我々は先に,
Paecilomyces varioti BAINIER var.
autibioticusから産出された抗真菌性抗生物質であるパリオチンのアルコール溶液の臨床効果をしらべ, かなり良好な成績を得たが1), このたび本剤を軟膏にしたものを日本化薬株式会社から提供を受け, 臨床的に試みたので結果を報告する。
パリオチン軟膏は, プラスチペース50Wを基剤とし, 1g中にパリオチン3,000単位, 塩化ペンザルコニウム1mgを含有している。
使用方法は, 1日1~2回患部に塗擦, またはガーゼにのばして貼布した。 なお, 本剤による治療中は, 他の薬剤または理学的療法等の併用は一切おこなわなかつた。

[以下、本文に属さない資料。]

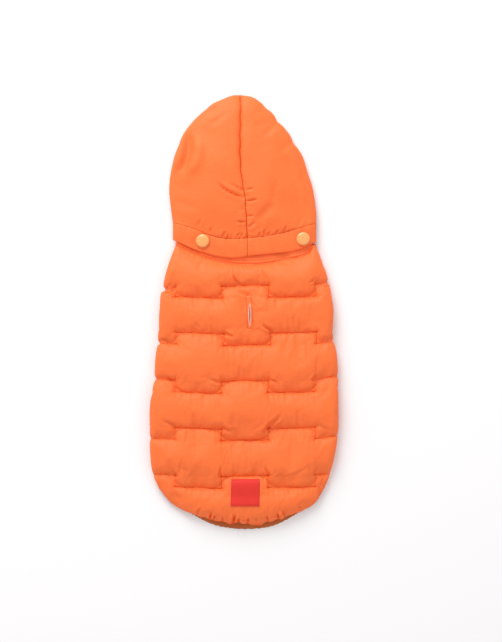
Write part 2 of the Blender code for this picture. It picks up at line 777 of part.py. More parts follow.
def build_snap(name, centre, band_tree, collar_tree, collection):
    """Domed cap with a shallow dimple on the band, and the socket under it on the collar."""
    x, y = centre
    radius, height = SNAP_CAP_RADIUS, SNAP_CAP_HEIGHT
    cap_profile = (
        (0.0, height - 0.0003),
        (radius * 0.25, height - 0.0001),
        (radius * 0.50, height),
        (radius * 0.74, height - 0.0005),
        (radius * 0.92, height - 0.0013),
        (radius, height * 0.35),
        (radius, 0.0002),
        (radius - 0.0002, 0.0),
        (0.0, 0.0),
    )
    seat = height_on(band_tree, x, y) + SEAM_GAP
    turned("snap_cap_" + name, cap_profile, (x, y, seat), PALE_ORANGE, collection, 0.35)
    wide = SNAP_SOCKET_RADIUS
    socket_profile = (
        (0.0, SNAP_SOCKET_HEIGHT),
        (wide * 0.9, SNAP_SOCKET_HEIGHT),
        (wide, SNAP_SOCKET_HEIGHT * 0.6),
        (wide, 0.0),
        (0.0, 0.0),
    )
    ring = np.linspace(0, 2 * math.pi, SNAP_SIDES, endpoint=False)
    rim = [height_on(collar_tree, x + wide * math.cos(a), y + wide * math.sin(a)) for a in ring]
    foot = max(rim) + SEAM_GAP
    turned("snap_socket_" + name, socket_profile, (x, y, foot), PALE_ORANGE, collection, 0.35)


def build_label(collection, tree):
    """Square patch that rests on the back and follows it."""
    across = np.linspace(-0.5, 0.5, LABEL_COLUMNS) * LABEL_SIZE[0] + LABEL_CENTRE[0]
    down = np.linspace(0.5, -0.5, LABEL_ROWS) * LABEL_SIZE[1] + LABEL_CENTRE[1]
    reach = LABEL_SIZE[0] / (LABEL_COLUMNS - 1) / 2
    heights = [[highest_near(tree, x, y, reach) + SEAM_GAP for x in across] for y in down]
    foot = stacked(across, down[:, None], np.array(heights))
    top = foot + np.array([0, 0, LABEL_THICKNESS])
    mesh = wall_mesh("label", top, foot)
    return make_object("label", mesh, RED, collection)


def build_hem_band(collection):
    """Elastic casing under the tail: a strip along the hem that shows past it in the middle."""
    steps = HEM_STEPS_PER_GATHER * HEM_GATHERS
    share = np.linspace(0, 1, steps + 1)
    left, right = HEM[0].x + HEM_BAND_END, HEM[-1].x - HEM_BAND_END
    turn = (share - 0.5) * math.pi
    x = (left + right) / 2 + (right - left) / 2 * np.sin(turn)
    edge = stacked(x, edge_y(HEM, x), 0.0)[:, :2]
    run = np.gradient(edge, axis=0)
    out = np.stack([run[:, 1], -run[:, 0]], axis=1)
    out /= np.linalg.norm(out, axis=1)[:, None]
    shown = HEM_BAND_SHOWN * ramp(np.abs(x), *HEM_BAND_SHOWS) - HEM_BAND_BACK
    wave = np.cos(share * HEM_GATHERS * 2 * math.pi)
    reach = shown + HEM_GATHER_DEPTH * wave
    width = HEM_BAND_WIDTH * (0.5 + 0.5 * ramp(np.abs(turn), *HEM_BAND_NARROWS))
    rings = []
    for inwards, upwards in HEM_BAND_SECTION:
        inset = inwards * width
        plan = edge + out * (reach * (1 - inwards) - inset)[:, None]
        rings.append(stacked(plan[:, 0], plan[:, 1], HEM_BAND_THICKNESS * upwards))
    points = np.array(rings).transpose(1, 0, 2)
    count = len(HEM_BAND_SECTION)
    faces = grid_faces(steps + 1, count, wrap=True)
    faces.append(tuple(range(count)))
    faces.append(tuple(steps * count + i for i in reversed(range(count))))
    mesh = bpy.data.meshes.new("hem_band")
    mesh.from_pydata(points.reshape(-1, 3).tolist(), [], faces)
    turn_outwards(mesh)
    return make_object("hem_band", mesh, DARK_ORANGE, collection)


def main():
    for leftover in list(bpy.data.objects):
        bpy.data.objects.remove(leftover)
    coat = bpy.data.collections.new("Dog winter coat")
    cutters = bpy.data.collections.new("Cutters")
    bpy.context.scene.collection.children.link(coat)
    bpy.context.scene.collection.children.link(cutters)
    back = build_back(coat, cutters)
    build_belly(coat, cutters)
    collar = build_collar(coat)
    bands = {}
    for side, name in ((-1, "left"), (1, "right")):
        build_leg_binding("leg_binding_" + name, side, coat)
        build_hood("hood_" + name, side, coat)
        bands[name] = build_band("hood_band_" + name, side, coat)
    build_hem_band(coat)
    back_tree = tree_of(back)
    build_slit_binding(coat, back_tree)
    build_label(coat, back_tree)
    collar_tree = tree_of(collar)
    for name, centre in SNAP_CENTRES.items():
        build_snap(name, centre, tree_of(bands[name]), collar_tree, coat)


main()
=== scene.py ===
"""Looks of a small dog's padded winter coat, laid flat on its belly with the back up.

Metres, +Z up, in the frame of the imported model: +Y runs from the tail to the hood and +X is the
right-hand side seen from above. Every piece is a closed surface worked out on a grid of points.
"""

from __future__ import annotations

import logging
import math
from collections.abc import Callable
from dataclasses import dataclass, field
from enum import Enum

import bpy
import numpy as np
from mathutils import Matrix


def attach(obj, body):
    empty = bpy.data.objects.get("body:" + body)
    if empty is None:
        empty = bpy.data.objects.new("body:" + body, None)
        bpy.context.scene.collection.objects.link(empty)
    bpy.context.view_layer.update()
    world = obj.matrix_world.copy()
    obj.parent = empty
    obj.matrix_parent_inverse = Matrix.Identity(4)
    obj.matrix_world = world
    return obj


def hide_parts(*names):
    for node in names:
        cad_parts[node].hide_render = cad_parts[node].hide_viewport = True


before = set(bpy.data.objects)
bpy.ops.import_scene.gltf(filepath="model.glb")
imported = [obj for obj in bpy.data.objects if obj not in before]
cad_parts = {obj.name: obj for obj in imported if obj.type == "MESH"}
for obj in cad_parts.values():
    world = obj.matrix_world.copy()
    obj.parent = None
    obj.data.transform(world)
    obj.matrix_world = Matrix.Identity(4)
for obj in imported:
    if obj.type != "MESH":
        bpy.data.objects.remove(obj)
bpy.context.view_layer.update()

log = logging.getLogger("dog_coat")

Array = np.ndarray
Pair = tuple[float, float]
Colour = tuple[float, float, float]
Mesh = bpy.types.Mesh
Piece = bpy.types.Object
Material = bpy.types.Material
NodeTree = bpy.types.NodeTree
Socket = bpy.types.NodeSocket

MM = 0.001
ROOT = "root"
SEAM_GAP = 0.0003
LAP_GAP = 0.00008
UV_NAME = "cloth"
SHARP_ANGLE = math.radians(62)
CREASE_END = 0.15
SHOULDER_WIDTH = 1.3
CREASE_PAST_END = 1.5
WAVE_SPREAD = (0.7, 1.6)
THREAD_LIFT = 0.0001
FOLD_SHARE = 0.55
HOLLOW_SHARE = 0.3
STRIP_TAPER = 0.1


# ---- curves and grids


@dataclass(frozen=True)
class EdgePoint:
    """A point of an edge that crosses the coat, x to the right and y towards the hood."""

    x: float
    y: float


@dataclass(frozen=True)
class SideFold:
    """Distance of the left and the right flank fold from the middle, at one y along the back."""

    y: float
    left: float
    right: float


def in_mm(kind: type, *rows: tuple[float, ...]) -> tuple:
    """Records of one kind, from rows of their sizes in millimetres."""
    return tuple(kind(*(size * MM for size in row)) for row in rows)


SIDE_FOLDS = in_mm(
    SideFold,
    (72, 73, 75.5), (50, 79.5, 81.5), (30, 86, 88), (0, 89.5, 93),
    (-28, 91, 92.8), (-50, 93.2, 96.6), (-75, 95.2, 98.4), (-95, 99, 99),
    (-135, 99.5, 98), (-157, 98.5, 94), (-172, 96.2, 90.2), (-186, 89.6, 83.6),
)
HEM = in_mm(
    EdgePoint,
    (-89.6, -186), (-83.2, -194.5), (-66.5, -207.2), (-48, -214.8),
    (-27, -220), (0, -223), (27, -220.4), (47, -214.8),
    (64.5, -207.2), (76.2, -198.2), (83.6, -186),
)
NECKLINE_LOW = EdgePoint(0.0045, 0.0496)
NECKLINE_RISE = 0.0185
NECKLINE_DIP = 0.002
NECKLINE_DIP_X = 0.060
NECKLINE_DIP_REACH = 0.011
NECKLINE_KICK = 0.0058
NECKLINE_KICK_SPAN = (0.066, 0.078)
COLLAR_HALF_WIDTH = 0.0717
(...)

使用した症例は, 検鏡によつて菌が証明されたもののみを選んだ。
効果の判定は, 主として臨床所見によつて決定し, 著効 (+) は臨床的にほとんど治癒し, 菌が証明できなくなつたもの, 有効 (++) は臨床症状の一部は残つているが, 経過の良好なもの, 軽快 (+) はある程度軽快を示しながら, その後好転を示さないもの, 無効 (-) は全く変化がないか, または却つて病状の悪化したものである。